The centrepiece is Kambri, a space at the heart of campus surrounded by shops, cafes, and restaurants with global cuisines ranging from Japanese to well, a Subway. Beyond Kambri, the campus also has a minimart, a merch shop, a hairdresser, a pub, an arcade, a pharmacy and GP, two gyms, a swimming pool, a bicycle repair shop, and a row of eateries along Joplin Lane. There are so many third places — spots to sit, eat, study, or just exist without any particular agenda — that the campus genuinely functions as a small self-contained town.
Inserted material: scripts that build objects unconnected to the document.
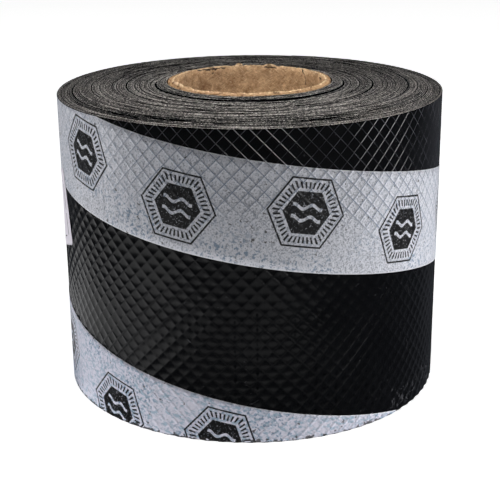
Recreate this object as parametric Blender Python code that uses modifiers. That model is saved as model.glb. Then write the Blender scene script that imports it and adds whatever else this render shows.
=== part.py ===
"""Roll of damp proof course: a black plastic strip wound on a cardboard core, with a printed tape and a label.

Metres, +Z up. The roll stands on its end, with the origin at the middle of its underside.
An azimuth is measured round the roll from the front, -Y, towards +X. A turn is 360 degrees of it.
"""

import math

import bmesh
import bpy

# The strip and its winding
STRIP_WIDTH = 0.150
TURN_THICKNESS = 0.0008
TURN_COUNT = 69
TELESCOPE = 0.0018
TELESCOPE_START_TURNS = 6
TELESCOPE_RAMP_TURNS = 12
SLACK_TURNS = (7, 17, 24, 33, 45, 54, 63)
SLACK_WIDTH = 0.0010
SLACK_DEPTH = 0.0015

# The cardboard core
CORE_BORE = 0.076
CORE_WALL = 0.003
CORE_LENGTH = 0.150
CORE_RISE = 0.0033
CORE_CHAMFER = 0.0005

# The printed tape, wound downwards and trimmed at both ends of the roll
TAPE_WIDTH = 0.048
TAPE_THICKNESS = 0.0003
TAPE_TOP_AT_FRONT = 0.1365
TAPE_DROP_PER_TURN = 0.105
TAPE_DROP_GROWTH = 0.013
TAPE_TRIM = 0.0005

# The paper label on the left of the roll
LABEL_WIDTH = 0.0635
LABEL_HEIGHT = 0.0381
LABEL_CORNER = 0.0025
LABEL_THICKNESS = 0.0003
LABEL_AZIMUTH = math.radians(-86.508)
LABEL_MIDDLE_HEIGHT = 0.0894
LABEL_LEAN = math.radians(15.8)
LABEL_COLUMNS = 12
CORNER_COLUMNS = 3

# Fits and fineness
CLEARANCE = 0.0003
SEGMENTS = 60
MERGE_DISTANCE = 0.00001
SHARP_ANGLE = math.radians(30)
LEAST_FACET_SHARE = 0.1

CORE_RADIUS = CORE_BORE / 2 + CORE_WALL
ROLL_BORE_RADIUS = CORE_RADIUS + CLEARANCE
ROLL_RADIUS = ROLL_BORE_RADIUS + TURN_COUNT * TURN_THICKNESS
TAPE_RADIUS = ROLL_RADIUS + CLEARANCE
LABEL_RADIUS = TAPE_RADIUS + TAPE_THICKNESS + CLEARANCE


def clear_scene():
    for old in list(bpy.data.objects):
        bpy.data.objects.remove(old, do_unlink=True)


def make_collection(name):
    collection = bpy.data.collections.new(name)
    bpy.context.scene.collection.children.link(collection)
    return collection


def make_material(name, colour, roughness):
    material = bpy.data.materials.new(name)
    material.use_nodes = True
    shader = material.node_tree.nodes["Principled BSDF"]
    shader.inputs["Base Color"].default_value = (*colour, 1.0)
    shader.inputs["Roughness"].default_value = roughness
    return material


def make_object(collection, name, shape, material):
    """A smooth-shaded object from a bmesh, which this frees."""
    mesh = bpy.data.meshes.new(name)
    shape.to_mesh(mesh)
    shape.free()
    mesh.materials.append(material)
    mesh.shade_smooth()
    if mesh.polygons:
        mesh.set_sharp_from_angle(angle=SHARP_ANGLE)
    piece = bpy.data.objects.new(name, mesh)
    collection.objects.link(piece)
    return piece


def turn_profile(collection, name, profile, material):
    """A closed profile of (radius, height) points, run down its outer side, turned round the roll's axis."""
    shape = bmesh.new()
    corners = [shape.verts.new((radius, 0, height)) for radius, height in profile]
    for corner, following in zip(corners, corners[1:] + corners[:1]):
        shape.edges.new((corner, following))
    piece = make_object(collection, name, shape, material)
    screw = piece.modifiers.new("Turned", "SCREW")
    screw.steps = SEGMENTS
    screw.render_steps = SEGMENTS
    screw.use_smooth_shade = True
    screw.use_merge_vertices = True
    screw.merge_threshold = MERGE_DISTANCE
    return piece


def turn_radius(turn):
    return ROLL_BORE_RADIUS + turn * TURN_THICKNESS


def turn_rise(turn):
    """How far a turn has slid up the roll: nothing outside, and the whole TELESCOPE at the core."""
    share = (TURN_COUNT - TELESCOPE_START_TURNS - turn) / TELESCOPE_RAMP_TURNS
    share = min(max(share, 0), 1)
    return TELESCOPE * share * share * (3 - 2 * share)


def end_steps():
    """(radius, rise, depth) across an end face from the bore out: flat lands with a V gap at each slack turn."""
    slack = [turn for turn in SLACK_TURNS if turn < TURN_COUNT]
    inner_turns = [0] + slack
    outer_turns = slack + [TURN_COUNT]
    steps = []
    for inner, outer in zip(inner_turns, outer_turns):
        rise = turn_rise((inner + outer) / 2)
        if inner > 0:
            steps.append((turn_radius(inner) + SLACK_WIDTH / 2, rise, 0))
        else:
            steps.append((ROLL_BORE_RADIUS, rise, 0))
        if outer < TURN_COUNT:
            steps.append((turn_radius(outer) - SLACK_WIDTH / 2, rise, 0))
            steps.append((turn_radius(outer), rise, SLACK_DEPTH))
        else:
            steps.append((ROLL_RADIUS, rise, 0))
    return steps


def build_roll(collection):
    material = make_material("black_polyethylene", (0.012, 0.012, 0.013), 0.45)
    steps = end_steps()
    top = [(radius, STRIP_WIDTH + rise - depth) for radius, rise, depth in steps]
    underside = [(radius, rise + depth) for radius, rise, depth in reversed(steps)]
    return turn_profile(collection, "dpc_roll", top + underside, material)


def build_core(collection):
    material = make_material("brown_cardboard", (0.36, 0.22, 0.12), 0.85)
    inside = CORE_BORE / 2
    bottom = CORE_RISE
    top = CORE_RISE + CORE_LENGTH
    profile = [
        (inside, top),
        (CORE_RADIUS - CORE_CHAMFER, top),
        (CORE_RADIUS, top - CORE_CHAMFER),
        (CORE_RADIUS, bottom + CORE_CHAMFER),
        (CORE_RADIUS - CORE_CHAMFER, bottom),
        (inside, bottom),
    ]
    return turn_profile(collection, "cardboard_core", profile, material)


def on_facets(turn, radius, height):
    """A point on the flats of the faceted roll at this turn, where radius is that of their corners."""
    facet = math.floor(turn * SEGMENTS) + 0.5
    off_middle = 2 * math.pi * (turn - facet / SEGMENTS)
    distance = radius * math.cos(math.pi / SEGMENTS) / math.cos(off_middle)
    azimuth = 2 * math.pi * turn
    return (distance * math.sin(azimuth), -distance * math.cos(azimuth), height)


def tape_top(turn):
    return TAPE_TOP_AT_FRONT - TAPE_DROP_PER_TURN * turn - TAPE_DROP_GROWTH * turn * turn


def tape_turn(height):
    """The turn at which the tape's upper edge comes down to this height."""
    fall = TAPE_TOP_AT_FRONT - height
    root = math.sqrt(TAPE_DROP_PER_TURN ** 2 + 4 * TAPE_DROP_GROWTH * fall)
    return 2 * fall / (TAPE_DROP_PER_TURN + root)


def build_tape(collection):
    material = make_material("printed_film", (0.62, 0.63, 0.67), 0.35)
    lead_slope = TAPE_DROP_PER_TURN / (2 * math.pi * TAPE_RADIUS)
    upright_width = TAPE_WIDTH * math.hypot(1, lead_slope)
    highest = STRIP_WIDTH - TAPE_TRIM
    lowest = TAPE_TRIM
    first = tape_turn(highest + upright_width)
    last = tape_turn(lowest)
    trims = [first, tape_turn(highest), tape_turn(lowest + upright_width), last]
    facets = range(math.ceil(first * SEGMENTS), math.ceil(last * SEGMENTS))
    apart = LEAST_FACET_SHARE / SEGMENTS
    corners = [facet / SEGMENTS for facet in facets]
    corners = [turn for turn in corners if min(abs(turn - trim) for trim in trims) > apart]
    turns = sorted(trims + corners)

    shape = bmesh.new()
    bmesh.ops.create_grid(shape, x_segments=len(turns) - 1, y_segments=1, size=1)
    for vertex in shape.verts:
        column = round((vertex.co.x + 1) / 2 * (len(turns) - 1))
        turn = turns[column]
        height = tape_top(turn)
        if vertex.co.y < 0:
            height -= upright_width
        vertex.co = on_facets(turn, TAPE_RADIUS, min(max(height, lowest), highest))
    bmesh.ops.remove_doubles(shape, verts=shape.verts, dist=MERGE_DISTANCE)
    piece = make_object(collection, "printed_tape", shape, material)
    thicken(piece, TAPE_THICKNESS)
    return piece


def thicken(piece, thickness):
    """Gives an open sheet its thickness outwards."""
    solidify = piece.modifiers.new("Thickness", "SOLIDIFY")
    solidify.thickness = thickness
    solidify.offset = 1


def label_columns():
    """(distance from the label's middle, half its height there) from its left end to its right."""
    straight = LABEL_WIDTH / 2 - LABEL_CORNER
    columns = []
    for step in range(CORNER_COLUMNS + 1):
        angle = math.pi / 2 * step / CORNER_COLUMNS
        across = straight + LABEL_CORNER * math.cos(angle)
        half_height = LABEL_HEIGHT / 2 - LABEL_CORNER * (1 - math.sin(angle))
        columns.append((across, half_height))
    for step in range(1, LABEL_COLUMNS):
        columns.append((straight * (1 - 2 * step / LABEL_COLUMNS), LABEL_HEIGHT / 2))
    left_corner = [(-across, half_height) for across, half_height in columns[: CORNER_COLUMNS + 1]]
    return left_corner + list(reversed(columns))


def build_label(collection):
    material = make_material("label_paper", (0.80, 0.78, 0.84), 0.6)
    columns = label_columns()
    shape = bmesh.new()
    bmesh.ops.create_grid(shape, x_segments=len(columns) - 1, y_segments=1, size=1)
    for vertex in shape.verts:
        column = round((vertex.co.x + 1) / 2 * (len(columns) - 1))
        across, half_height = columns[column]
        up = half_height * vertex.co.y
        along = across * math.cos(LABEL_LEAN) - up * math.sin(LABEL_LEAN)
        height = LABEL_MIDDLE_HEIGHT + across * math.sin(LABEL_LEAN) + up * math.cos(LABEL_LEAN)
        azimuth = LABEL_AZIMUTH + along / LABEL_RADIUS
        vertex.co = (LABEL_RADIUS * math.sin(azimuth), -LABEL_RADIUS * math.cos(azimuth), height)
    piece = make_object(collection, "paper_label", shape, material)
    thicken(piece, LABEL_THICKNESS)
    return piece


def main():
    clear_scene()
    collection = make_collection("damp_proof_course_roll")
    build_roll(collection)
    build_core(collection)
    build_tape(collection)
    build_label(collection)


main()
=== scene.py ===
import math

import bmesh
import bpy
import numpy as np
from bpy.props import FloatProperty, FloatVectorProperty, IntProperty, PointerProperty
from mathutils import Matrix, Vector, noise


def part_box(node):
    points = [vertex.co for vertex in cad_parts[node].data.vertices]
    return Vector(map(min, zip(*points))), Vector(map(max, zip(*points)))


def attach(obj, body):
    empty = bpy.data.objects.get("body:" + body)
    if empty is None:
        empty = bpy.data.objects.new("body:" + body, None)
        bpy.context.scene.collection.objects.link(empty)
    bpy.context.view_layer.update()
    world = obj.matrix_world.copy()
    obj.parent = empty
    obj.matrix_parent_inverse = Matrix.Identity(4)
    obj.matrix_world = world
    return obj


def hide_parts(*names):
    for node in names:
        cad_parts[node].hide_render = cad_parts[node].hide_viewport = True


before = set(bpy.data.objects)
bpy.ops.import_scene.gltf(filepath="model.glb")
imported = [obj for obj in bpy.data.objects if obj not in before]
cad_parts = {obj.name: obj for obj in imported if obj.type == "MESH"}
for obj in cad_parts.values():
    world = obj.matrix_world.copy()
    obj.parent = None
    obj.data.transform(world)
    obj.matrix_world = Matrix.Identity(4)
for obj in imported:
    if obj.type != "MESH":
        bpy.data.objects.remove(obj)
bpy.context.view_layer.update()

# Looks of a roll of damp proof course: wound embossed strip, cardboard core, printed tape and label.
# Everything is in metres. An azimuth goes round the roll from the front, -Y, towards +X.

bl_info = {
    "name": "Damp Proof Course Roll",
    "version": (1, 0, 0),
    "blender": (4, 5, 0),
    "location": "View3D > Sidebar > Strip Roll",
    "description": "Dresses a roll of embossed damp proof strip, with its core, tape and label",
    "category": "Object",
}

BODY = "root"
MM = 0.001
ROLL_LOW, ROLL_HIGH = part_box("dpc_roll")
CORE_LOW, CORE_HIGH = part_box("cardboard_core")
ROLL_RADIUS = (ROLL_HIGH.x - ROLL_LOW.x) / 2
CORE_RADIUS = (CORE_HIGH.x - CORE_LOW.x) / 2

# The winding. The tail is the free end of the strip, on the hidden side
STRIP_WIDTH = 150 * MM
TELESCOPE = ROLL_HIGH.z - STRIP_WIDTH
TAIL_AZIMUTH = math.radians(165)
TURN_STEP = 0.8 * MM
TAIL_RADIUS = ROLL_RADIUS + 0.15 * MM
INNER_RADIUS = CORE_RADIUS + 0.1 * MM
# Rings where the winding is slack, as seen on the end face: radius and width of the gap
SLACK_RINGS = ((46.5 * MM, 0.85 * MM), (54.5 * MM, 0.25 * MM), (60.2 * MM, 0.6 * MM), (67.0 * MM, 0.3 * MM),
               (77.0 * MM, 0.4 * MM), (86.0 * MM, 0.3 * MM), (92.0 * MM, 0.12 * MM))
# The turns inside the first slack ring were pushed up with the core: how far at the core and at the ring
INNER_PUSH = 1.4 * MM
INNER_PUSH_END = 0.6 * MM
# The rings of one embossed cell from its ridge to its floor, as shares of its half width
CELL_RINGS = (0.965, 0.885, 0.66, 0.43, 0.2)
SHARP_TOP = 0.965
SHARP_FOOT = 0.885
# Half the height in which sharp ridges give way to soft ones, under the tape
SOFT_BLEND = 10 * MM
# Where the outer turn is slack: how fast that changes round it and up it, and how much deeper its pits are
SLACK_ROUND = 4.1
SLACK_UP = 45
SLACK_DEEPENS = 0.25

# The tape's helix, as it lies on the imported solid: height of its upper edge over the turns from the front
TAPE_WIDTH = 48 * MM
TAPE_TOP_AT_FRONT = 136.5 * MM
TAPE_DROP_PER_TURN = 105 * MM
TAPE_DROP_GROWTH = 13 * MM
TAPE_TRIM = 0.3 * MM
MERGE_DISTANCE = 0.005 * MM
FILM_LIFT = 0.05 * MM
# The share of a turn in which the film comes down from the step at the tail edge
BRIDGE_SHARE = 0.02

# The label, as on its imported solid
LABEL_WIDTH = 63.5 * MM
LABEL_HEIGHT = 38.1 * MM
LABEL_CORNER = 2.5 * MM
LABEL_AZIMUTH = math.radians(-86.5)
LABEL_MIDDLE = 89.4 * MM
LABEL_LEAN = math.radians(15.8)
LABEL_STEP = 0.2 * MM

# Straight rules on the label: start and end along and up from its middle, and half width, all in mm
LABEL_RULES = [((25.6, -13.5), (25.6, -3.5), 0.45), ((25.6, -1.0), (25.6, 11.0), 0.45),
               ((-27, 13.0), (20, 13.0), 0.3), ((-27, -14.5), (20, -14.5), 0.3)]
# A row of upright bars on the label, in three widths
LABEL_RULES += [((-24 + 1.7 * bar, -10), (-24 + 1.7 * bar, 4), 0.25 + 0.25 * (bar * 5 % 3))
                for bar in range(20)]

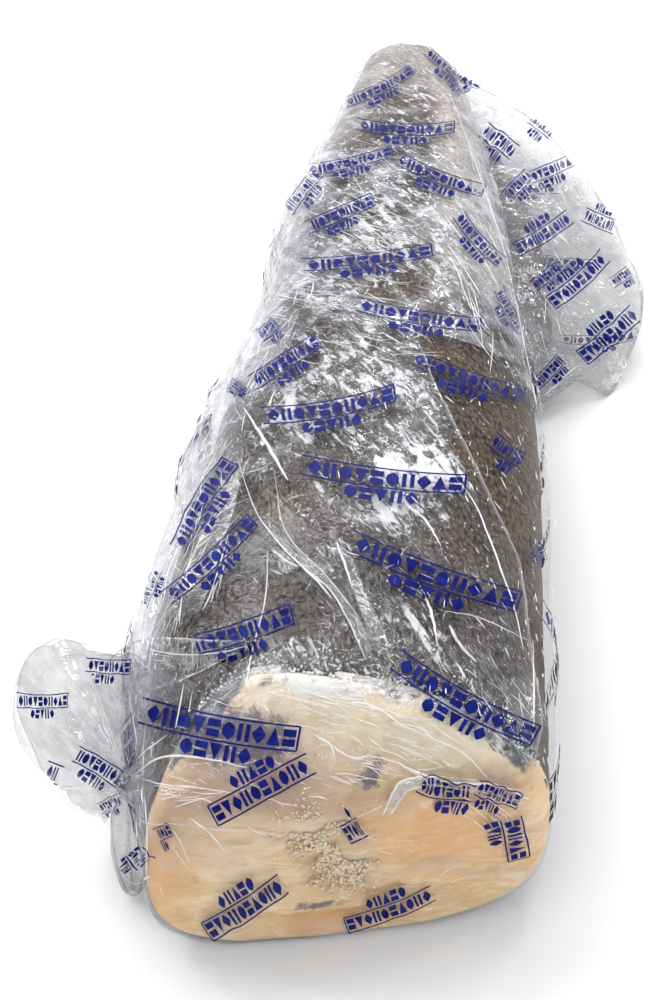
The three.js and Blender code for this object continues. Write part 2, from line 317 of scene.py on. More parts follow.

A lot of students live in on-campus accommodation too, which makes it an unusually social environment; there’s always something going on and always people around.

The campus also has its own classics museum, which is free to visit and well worth an hour of your time — it holds a collection of Ancient Greek and Roman artefacts including amphorae, alongside indigenous Australian items. For anyone with an interest in the ancient world or in Australian history, it’s a lovely thing to have on your doorstep to have a nose at, and there is a study space attached.

One thing worth knowing is that ANU has fewer societies than Manchester, so if you’re attached to the enormous students’ union with dozens of options, it can feel quieter on that front. That said, some of what’s available is genuinely exceptional — and specifically exceptional to Canberra in a way you couldn’t replicate anywhere else in Australia. The International Relations Society has been a highlight for me: through it I’ve had the opportunity to visit embassies and meet politicians and people working across the political sphere, which is the kind of access that simply wouldn’t be available on this scale in Manchester. The fact that Canberra is Australia’s political capital makes it uniquely placed for this, and if you’re a politics student, it’s absolutely worth getting involved. If you do need anything the campus doesn’t offer beyond all of this, the city centre is only a ten to fifteen minute walk away.

A lovely spot to sit by the lake in Kambri!

Life in Canberra

Canberra is a planned city, and it looks like one — wide roads, lots of open space, everything very deliberately placed — but there’s a warmth and a livability to it that the top-down design doesn’t really convey. It’s surrounded by mountains, which are visible from much of the city and give it a dramatic backdrop, especially in the early morning. The lake runs through the centre of it all, with walking and cycling paths along the foreshore that are lovely on a sunny afternoon.

The national institutions are all free to enter and genuinely worth your time — the National Gallery, the National Museum, the National Portrait Gallery, and Parliament House are all within an easy walk or bus ride of campus. The Botanic Gardens are beautiful and often underrated as a place to spend an afternoon. For day-to-day life, the Canberra Centre has everything you’d need — Coles, Big W, Sephora, Cotton On, and more. Braddon is the neighbourhood to know for eating and socialising, with an impressive concentration of independent eateries, coffee shops, and pubs packed into a relatively small area. It has a really lovely atmosphere, especially on a weekend evening, and is well worth making your regular haunt.

The beautiful view from the front of Parliament House

Getting Around and Travelling

Canberra has an airport, though it’s small and doesn’t fly everywhere. Domestically, you can reach Sydney, Brisbane, and Melbourne in under two hours, which makes spontaneous weekend trips very manageable. You can also fly direct to Fiji, which is only around five hours and surprisingly affordable — easily one of the better travel options available to you if you want to make the most of being in the region.

For getting to Sydney specifically, the coach is often just as practical. The coach terminal in the city centre is very close to campus, and both Flixbus and Murrays run regular, affordable services to Sydney Airport and Sydney city centre, taking around three to three and a half hours. I tend to get an early coach, fall asleep, and arrive feeling like no time has passed at all. Coaches to Melbourne are also available, but at nine to eleven hours it’s worth weighing up whether a flight might make more sense depending on your budget and timing.